Object modeling scripts:
# # #

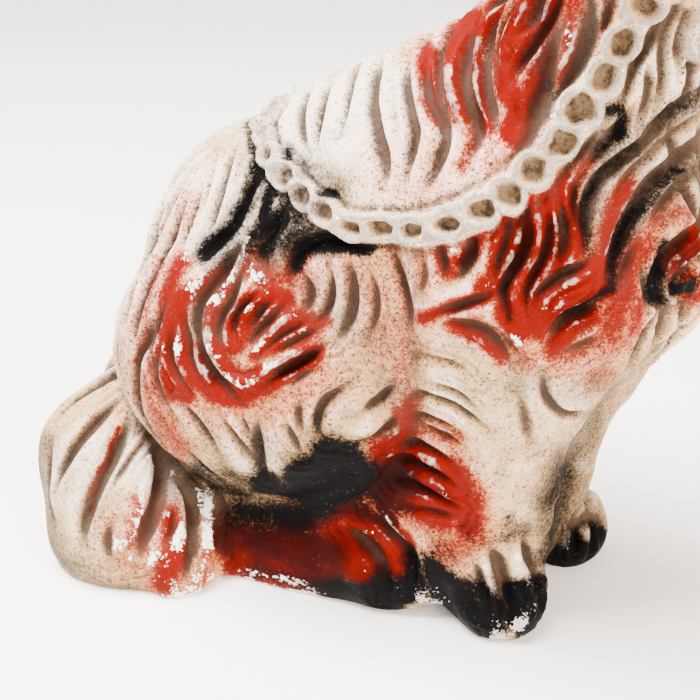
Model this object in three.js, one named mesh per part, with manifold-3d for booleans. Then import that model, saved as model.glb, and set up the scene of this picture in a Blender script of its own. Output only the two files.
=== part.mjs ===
// A seated spaniel mantel dog, cast in plaster as one piece: body, curled tail, collar, locket and chain.
// Millimetres, +Z up. The dog sits facing +X and turns its head to -Y. It stands on the plane z = 0.
import * as THREE from "three";
import Module from "manifold-3d";

// Driving dimensions, in millimetres
const height = 330;
const lockDepth = 3;
const lockWidth = 5.2;
const chainPitch = 13;
const chainWidth = 11.5;
const chainRise = 2.6;
const collarWidth = 8;
const collarRise = 2.4;
const locketRadius = 12;
const locketRise = 4;
const farShare = 0.7;
const sculptStep = 2.1;
const faceBudget = 9750;

// The pose and proportions are shares of the height: one unit of the layout below is a hundredth of it.
const share = height / 100;
const at = (x, y, z) => new THREE.Vector3(x, y, z).multiplyScalar(share);
const mirrored = (p) => new THREE.Vector3(p.x, -p.y, p.z);

// A rounded mass: an ellipsoid turned about Z, then tilted nose-up about its own side axis.
function mass(centre, radii, blend, turn = 0, tilt = 0) {
  const r = radii.map((v) => v * share);
  const turned = new THREE.Quaternion().setFromEuler(
    new THREE.Euler(0, THREE.MathUtils.degToRad(-tilt), THREE.MathUtils.degToRad(turn), "ZYX"),
  );
  const back = new THREE.Matrix4().makeRotationFromQuaternion(turned.invert()).elements;
  const smallest = Math.min(...r);
  return {
    blend: blend * share,
    distance(x, y, z) {
      const dx = x - centre.x;
      const dy = y - centre.y;
      const dz = z - centre.z;
      const u = (back[0] * dx + back[4] * dy + back[8] * dz) / r[0];
      const v = (back[1] * dx + back[5] * dy + back[9] * dz) / r[1];
      const w = (back[2] * dx + back[6] * dy + back[10] * dz) / r[2];
      const inner = Math.sqrt(u * u + v * v + w * w);
      const outer = Math.sqrt((u / r[0]) ** 2 + (v / r[1]) ** 2 + (w / r[2]) ** 2);
      return outer < 1e-9 ? -smallest : (inner * (inner - 1)) / outer;
    },
  };
}

// A tapering limb between two joints.
function limb(from, fromRadius, to, toRadius, blend) {
  const ra = fromRadius * share;
  const rb = toRadius * share;
  const ax = to.x - from.x;
  const ay = to.y - from.y;
  const az = to.z - from.z;
  const length2 = ax * ax + ay * ay + az * az;
  return {
    blend: blend * share,
    distance(x, y, z) {
      const dx = x - from.x;
      const dy = y - from.y;
      const dz = z - from.z;
      const t = Math.min(1, Math.max(0, (dx * ax + dy * ay + dz * az) / length2));
      return Math.hypot(dx - ax * t, dy - ay * t, dz - az * t) - ra - (rb - ra) * t;
    },
  };
}

const bothSides = (make) => [make((p) => p), make(mirrored)];

const body = [
  mass(at(-14, 0, 26), [17, 14, 20.5], 3),
  limb(at(-10.5, 0, 42.4), 13.8, at(14, 0, 54.6), 14.8, 6),
  mass(at(22.5, 0, 50), [18.4, 15, 19], 5),
  limb(at(23.5, 0, 58), 14.2, at(31.2, -1, 79), 10.6, 4),
  mass(at(0, 0, 10), [27, 12.5, 19], 4),
  mass(at(8, 0, 30), [20, 12.6, 24], 5),
  mass(at(21, 0, 14), [6, 8, 26], 3),
];

const quarters = [
  ...bothSides((side) => mass(side(at(-7.6, -9.6, 29.4)), [19.8, 9.2, 17], 1.8, 0, 8)),
  ...bothSides((side) => mass(side(at(17, -8, 47)), [15, 8, 17], 6, 0, 14)),
  ...bothSides((side) => mass(side(at(4, -9.2, 4.6)), [13, 5, 6.2], 2)),
  ...bothSides((side) => mass(side(at(-7, -8, 3)), [13, 6.6, 7], 3)),
];

const legs = [
  limb(at(22.6, -5.4, 44), 11.4, at(18.4, -6.2, 10), 6, 5),
  limb(at(32.4, 4.4, 46), 9.2, at(27.8, 6.4, 31), 5.8, 6),
  limb(at(27.8, 6.4, 31), 5.8, at(24.8, 6.8, 9), 4.2, 4),
  mass(at(22, -6.2, 3.2), [7.4, 6, 5.2], 2.4, -42),
  mass(at(27, 9, 3.6), [5.6, 5.2, 5], 1.6, 20),
];

const tail = [
  limb(at(-30, 0, 19), 5.5, at(-33.4, -8, 9), 8, 3),
  limb(at(-33.4, -8, 9), 8, at(-27, -14.2, 3), 8.6, 4),
  limb(at(-27, -14.2, 3), 8.6, at(-17.4, -16.2, 2), 5.4, 4),
];

const face = 14.5;
const head = [
  mass(at(31.2, -2.2, 89.4), [10, 10, 10.4], 3, face),
  mass(at(33, -8, 84.4), [8, 5.6, 5.4], 3, face),
  mass(at(33.6, -11.4, 84.2), [5.6, 6.2, 4.8], 1.6, face),
  mass(at(34.9, -16.6, 86.4), [2.5, 1.7, 1.8], 0.6, face),
  mass(at(29.6, -10.4, 93.4), [3, 2.2, 1.7], 1.2, face, 14),
  mass(at(36.4, -8.7, 93.4), [3, 2.2, 1.7], 1.2, face, -14),
  mass(at(30, -11.4, 90.6), [1.9, 1.5, 1.7], 0.4, face),
  mass(at(36.8, -9.6, 90.6), [1.9, 1.5, 1.7], 0.4, face),
];

const ears = [
  mass(at(21.4, -5.4, 90), [3.2, 4.6, 7], 2, face, -8),
  mass(at(20.6, -6.2, 84), [3.4, 5.8, 6.6], 2.4, face, -12),
  mass(at(41.6, -0.2, 90), [3.2, 4.6, 7], 2, face, 8),
  mass(at(42.6, -0.8, 84), [3.4, 5.8, 6.6], 2.4, face, 12),
];

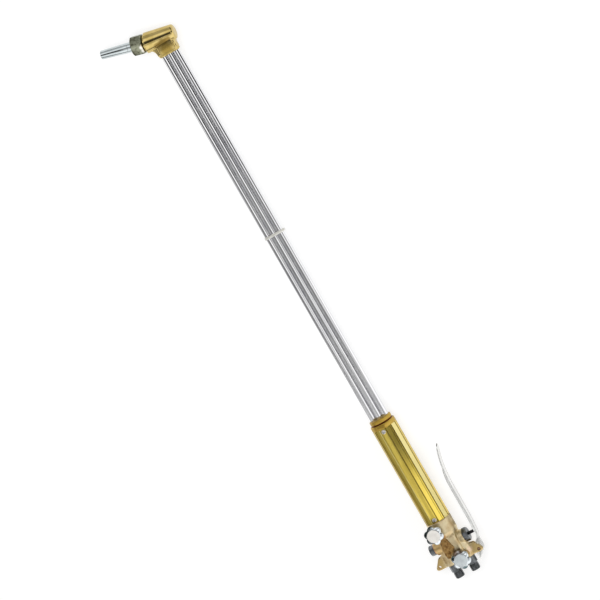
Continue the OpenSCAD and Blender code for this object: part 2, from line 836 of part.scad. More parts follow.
// frame of a valve spindle: the fuel valve sits on the minus side, near the handle
module at_valve(fuel) {
    translate([x_body + (fuel ? fuel_valve_x : oxygen_valve_x), fuel ? -valve_y : valve_y, 0]) children();
}

module spindle() {
    r = spindle_d / 2;
    top = knob_low + knob_h - 1;
    rotate_extrude()
        polygon([[0, needle_bore_low - 1.4], [orifice_r - 0.5, needle_bore_low - 1.2],
            [needle_bore_r - 0.6, needle_bore_low + 3.4], [needle_bore_r - 0.6, gland_bore_low - 1],
            [r, gland_bore_low], [r, top], [0, top]]);
}

module bored_spindle() difference() {
    spindle();
    translate([0, 0, knob_low]) cylinder(r = knob_screw_r, h = 20);
}

module gland_nut() difference() {
    union() {
        translate([0, 0, boss_top]) chamfered_hex(gland_af, gland_t);
        translate([0, 0, boss_top - gland_reach]) cylinder(r = gland_bore_r - run_gap, h = gland_reach + 1);
    }
    cylinder(r = spindle_d / 2 + run_gap, h = through);
}

module packing() translate([0, 0, boss_top - gland_reach - packing_t]) difference() {
    cylinder(r = gland_bore_r - run_gap, h = packing_t);
    translate([0, 0, -1]) cylinder(r = spindle_d / 2 + run_gap, h = packing_t + 2);
}

// plan of the knob: a round middle with round lobes and scallops between
module knob_plan() {
    lobe_r = knob_d * 0.15;
    ring_r = knob_d / 2 - lobe_r;
    difference() {
        union() {
            circle(r = ring_r + 0.6);
            for (i = [0:knob_lobes - 1])
                rotate(i * 360 / knob_lobes) translate([ring_r, 0]) circle(r = lobe_r);
        }
        for (i = [0:knob_lobes - 1])
            rotate((i + 0.5) * 360 / knob_lobes) translate([ring_r + lobe_r, 0]) circle(r = lobe_r * 0.9);
    }
}

module knob() difference() {
    union() {
        translate([0, 0, knob_low]) linear_extrude(knob_h) knob_plan();
        translate([0, 0, knob_low]) cylinder(r = disc_r, h = knob_h + disc_h);
    }
    translate([0, 0, knob_low - 1]) cylinder(r = spindle_d / 2 + run_gap, h = knob_h);
    translate([0, 0, knob_low + knob_h - 1 - eps]) cylinder(r = spindle_d / 2 - 1 + eps, h = 9);
    translate([0, 0, knob_low + knob_h - 0.6]) cylinder(r = hub_r, h = 9);
}

module knob_screw() {
    low = knob_low + 1;
    seat = knob_low + knob_h - 0.6;
    translate([0, 0, low]) cylinder(r = knob_screw_r - run_gap, h = seat - low + eps);
    difference() {
        translate([0, 0, seat]) cylinder(r = 3.6, h = 1.4);
        translate([-3, -0.5, seat + 0.7]) cube([6, 1, 2]);
    }
}

module knob_cap() {
    translate([0, 0, knob_low + knob_h + disc_h]) rotate_extrude()
        polygon([[0, 0], [cap_r, 0], [cap_r, cap_t - 0.5], [cap_r - 0.6, cap_t], [0, cap_t]]);
}

module fuel_spindle() color("silver") in_frame() at_valve(true) bored_spindle();

module oxygen_spindle() color("silver") in_frame() at_valve(false) bored_spindle();

module fuel_gland_nut() color("dimgray") in_frame() at_valve(true) gland_nut();

module oxygen_gland_nut() color("dimgray") in_frame() at_valve(false) gland_nut();

module fuel_packing() color("white") in_frame() at_valve(true) packing();

module oxygen_packing() color("white") in_frame() at_valve(false) packing();

module fuel_knob() color("lightgray") in_frame() at_valve(true) knob();

module oxygen_knob() color("lightgray") in_frame() at_valve(false) knob();

module fuel_knob_screw() color("gray") in_frame() at_valve(true) knob_screw();

module oxygen_knob_screw() color("gray") in_frame() at_valve(false) knob_screw();

module fuel_knob_cap() color("white") in_frame() at_valve(true) knob_cap();

module oxygen_knob_cap() color("white") in_frame() at_valve(false) knob_cap();

head();
tip_nut();
cutting_tip();
tip_core();
fuel_tube();
preheat_oxygen_tube();
cutting_oxygen_tube();
tube_band();
handle_collar();
handle_sleeve();
tube_spacer();
handle_screws();
rear_body();
fuel_inlet();
oxygen_inlet();
inlet_filters();
valve_bonnet();
bonnet_seal();
push_pin();
valve_poppet();
poppet_seal();
valve_spring();
valve_plug();
plug_gasket();
lever();
lever_pin();
fuel_spindle();
fuel_gland_nut();
fuel_packing();
fuel_knob();
fuel_knob_screw();
fuel_knob_cap();
oxygen_spindle();
oxygen_gland_nut();
oxygen_packing();
oxygen_knob();
oxygen_knob_screw();
oxygen_knob_cap();
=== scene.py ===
"""Visual model of a long three-tube hand cutting torch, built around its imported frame.

Pieces are modelled in millimetres at the torch's own stations: x runs from the tube end of
the head to the hose inlets, y to the squeeze lever and z up along the two valve spindles.
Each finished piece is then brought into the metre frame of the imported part.
"""

from __future__ import annotations

import logging
import math
from dataclasses import dataclass
from enum import Enum
from typing import Callable, Iterable, Sequence

import bpy  # noqa: E402
from mathutils import Euler, Matrix, Vector  # noqa: E402


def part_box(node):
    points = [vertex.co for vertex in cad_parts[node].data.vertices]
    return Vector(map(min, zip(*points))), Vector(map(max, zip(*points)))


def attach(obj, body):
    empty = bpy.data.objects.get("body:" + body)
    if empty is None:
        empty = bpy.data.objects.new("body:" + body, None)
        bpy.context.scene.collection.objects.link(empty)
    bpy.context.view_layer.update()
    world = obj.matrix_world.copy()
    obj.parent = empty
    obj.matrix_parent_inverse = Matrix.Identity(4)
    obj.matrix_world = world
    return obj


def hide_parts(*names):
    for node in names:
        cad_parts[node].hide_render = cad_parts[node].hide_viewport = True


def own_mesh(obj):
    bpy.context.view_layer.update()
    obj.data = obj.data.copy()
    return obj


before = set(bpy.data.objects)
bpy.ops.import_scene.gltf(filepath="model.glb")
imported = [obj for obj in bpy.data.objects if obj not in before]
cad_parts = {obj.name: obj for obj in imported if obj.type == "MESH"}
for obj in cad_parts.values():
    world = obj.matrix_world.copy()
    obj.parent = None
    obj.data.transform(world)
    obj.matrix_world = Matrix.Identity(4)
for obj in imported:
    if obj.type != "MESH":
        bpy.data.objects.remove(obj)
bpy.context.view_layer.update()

LOG = logging.getLogger("torch")
MM = 0.001
Point = tuple[float, float, float]
Profile = Sequence[tuple[float, float]]


class Axis(Enum):
    """Direction that a turned or extruded piece points to."""

    X = Euler((0.0, math.pi / 2, 0.0))
    Y = Euler((-math.pi / 2, 0.0, 0.0))
    MINUS_Y = Euler((math.pi / 2, 0.0, 0.0))
    Z = Euler((0.0, 0.0, 0.0))


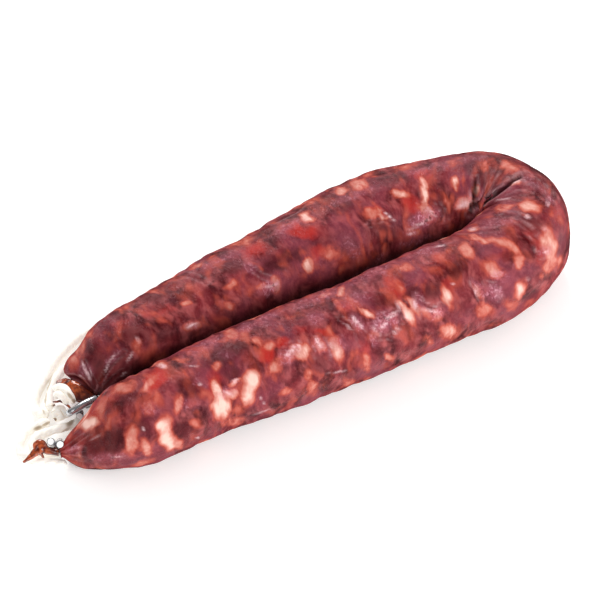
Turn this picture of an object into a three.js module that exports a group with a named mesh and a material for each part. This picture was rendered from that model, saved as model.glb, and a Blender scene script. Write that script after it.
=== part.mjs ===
// A cured sausage folded into a horseshoe, clipped and tied with cotton string.
// Lengths are in millimetres. X runs along the two arms, Y across them, Z up.
import * as THREE from 'three';

// The places below are measured from the middle of the sausage itself. The casing
// tail sticks out at one end, so the whole is moved onto its own middle.
const onto = { x: 6.2, y: -0.27 };

const casingLook = new THREE.MeshStandardMaterial({ color: 0x7a2a26, roughness: 0.4, metalness: 0 });
casingLook.name = 'cured_meat_casing';
const tailLook = new THREE.MeshStandardMaterial({ color: 0x6a2a18, roughness: 0.35, metalness: 0 });
tailLook.name = 'empty_casing';
const clipLook = new THREE.MeshStandardMaterial({ color: 0xc9ccd0, roughness: 0.25, metalness: 1 });
clipLook.name = 'aluminium_wire';
const stringLook = new THREE.MeshStandardMaterial({ color: 0xf2eee6, roughness: 0.95, metalness: 0 });
stringLook.name = 'cotton_string';

function smoothMax(a, b, softness) {
  return 0.5 * (a + b + Math.hypot(a - b, softness));
}

function smoothMin(a, b, softness) {
  return 0.5 * (a + b - Math.hypot(a - b, softness));
}

// Closes a row of rings, all with the same number of points, into one solid.
function loft(rings, firstPoint, lastPoint) {
  const sides = rings[0].length;
  const places = [];
  rings.forEach((ring) => ring.forEach((p) => places.push(p.x, p.y, p.z)));
  const first = places.length / 3;
  places.push(firstPoint.x, firstPoint.y, firstPoint.z);
  const last = first + 1;
  places.push(lastPoint.x, lastPoint.y, lastPoint.z);
  const faces = [];
  for (let i = 0; i < rings.length - 1; i += 1) {
    for (let j = 0; j < sides; j += 1) {
      const next = (j + 1) % sides;
      const a = i * sides + j;
      const b = i * sides + next;
      const c = a + sides;
      const d = b + sides;
      faces.push(a, b, d, a, d, c);
    }
  }
  const top = (rings.length - 1) * sides;
  for (let j = 0; j < sides; j += 1) {
    const next = (j + 1) % sides;
    faces.push(first, next, j);
    faces.push(last, top + j, top + next);
  }
  const solid = new THREE.BufferGeometry();
  solid.setAttribute('position', new THREE.Float32BufferAttribute(places, 3));
  solid.setIndex(faces);
  turnOutward(solid);
  return solid;
}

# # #

Stated task:
Take the listing above and repeat exactly the lines from the one containing "in_frame() at_valve(true) knob_screw();" through the one containing "from typing import", both included.

Expected output:
module fuel_knob_screw() color("gray") in_frame() at_valve(true) knob_screw();

module oxygen_knob_screw() color("gray") in_frame() at_valve(false) knob_screw();

module fuel_knob_cap() color("white") in_frame() at_valve(true) knob_cap();

module oxygen_knob_cap() color("white") in_frame() at_valve(false) knob_cap();

head();
tip_nut();
cutting_tip();
tip_core();
fuel_tube();
preheat_oxygen_tube();
cutting_oxygen_tube();
tube_band();
handle_collar();
handle_sleeve();
tube_spacer();
handle_screws();
rear_body();
fuel_inlet();
oxygen_inlet();
inlet_filters();
valve_bonnet();
bonnet_seal();
push_pin();
valve_poppet();
poppet_seal();
valve_spring();
valve_plug();
plug_gasket();
lever();
lever_pin();
fuel_spindle();
fuel_gland_nut();
fuel_packing();
fuel_knob();
fuel_knob_screw();
fuel_knob_cap();
oxygen_spindle();
oxygen_gland_nut();
oxygen_packing();
oxygen_knob();
oxygen_knob_screw();
oxygen_knob_cap();
=== scene.py ===
"""Visual model of a long three-tube hand cutting torch, built around its imported frame.

Pieces are modelled in millimetres at the torch's own stations: x runs from the tube end of
the head to the hose inlets, y to the squeeze lever and z up along the two valve spindles.
Each finished piece is then brought into the metre frame of the imported part.
"""

from __future__ import annotations

import logging
import math
from dataclasses import dataclass
from enum import Enum
from typing import Callable, Iterable, Sequence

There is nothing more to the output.